On ne saurait trouver meilleure personne que Denis Dercourt pour explorer les affres que vivent ces musiciens tourmentés par le trac, les risques de blessures physiques et l’obsession maladive de la réussite et de la performance parfaite. Le cinéaste connaît manifestement ce milieu et les gens qui le composent sous toutes leurs coutures, et il confère une authenticité des plus évidentes à la mise en situation et à l’arrière-plan social et professionnel du film. La mise en scène est elle aussi réglée au quart de tour, à la manière d’une sonate, et épouse un classicisme au diapason de l’univers bourgeois et codé qu’elle transpose à l’écran. C’est avec une grande économie de moyens et d’effets et pratiquement sans maniérisme que le cinéaste aborde le milieu musical, au moyen d’un regard particulièrement acide et cinglant. D’évidence, Dercourt a affiné son art.

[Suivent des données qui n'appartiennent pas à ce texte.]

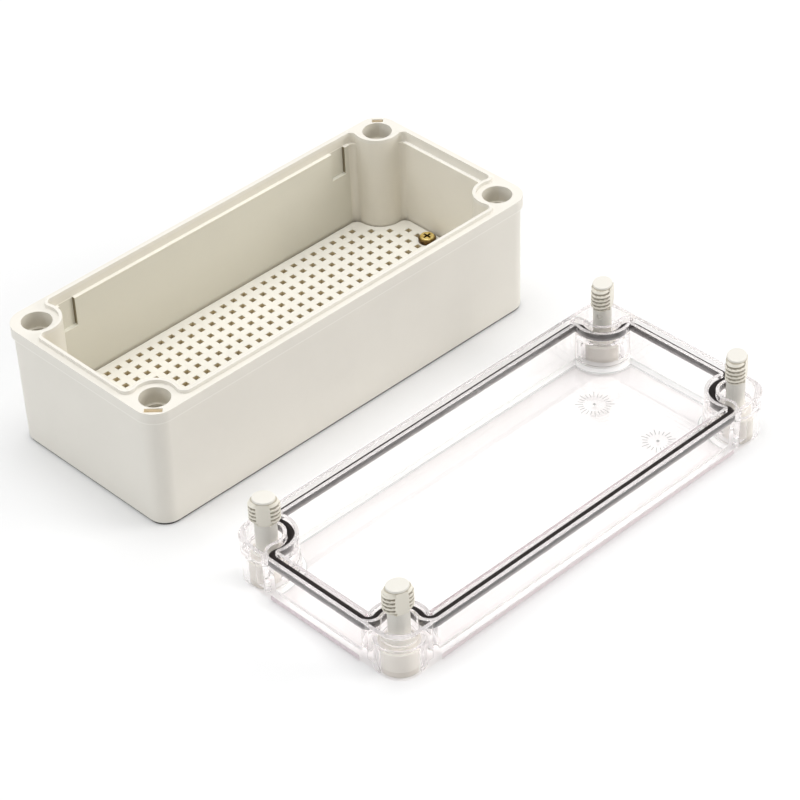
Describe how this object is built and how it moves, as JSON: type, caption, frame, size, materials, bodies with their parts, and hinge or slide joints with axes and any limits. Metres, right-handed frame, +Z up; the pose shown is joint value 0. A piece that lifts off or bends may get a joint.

Mais plus qu’un film sur la musique, La tourneuse de pages est un thriller, et un solide de surcroît, explorant le milieu de la musique sous l’angle des classes sociales (en lointain écho à La Pianiste, de Haneke), et offrant une brillante variation glaciale sur le thème éculé de la vengeance. Dans le rôle d’une jeune vengeresse énigmatique et insaisissable, Déborah François continue d’impressionner, dans un registre fort différent de celui de son premier rôle au cinéma. Pour sa part, Catherine Frot est toujours aussi impeccable. Les deux actrices abordent leurs personnages avec nuance et justesse, menant cette relation imprévisible dans de fascinantes zones troubles.
Devenu le temps d’un film l’émule inattendue du Chabrol de La Cérémonie et de Merci pour le chocolat, Denis Dercourt effectue un passage remarquable du coté du thriller. Souhaitons qu’il poursuivre sur cette voie.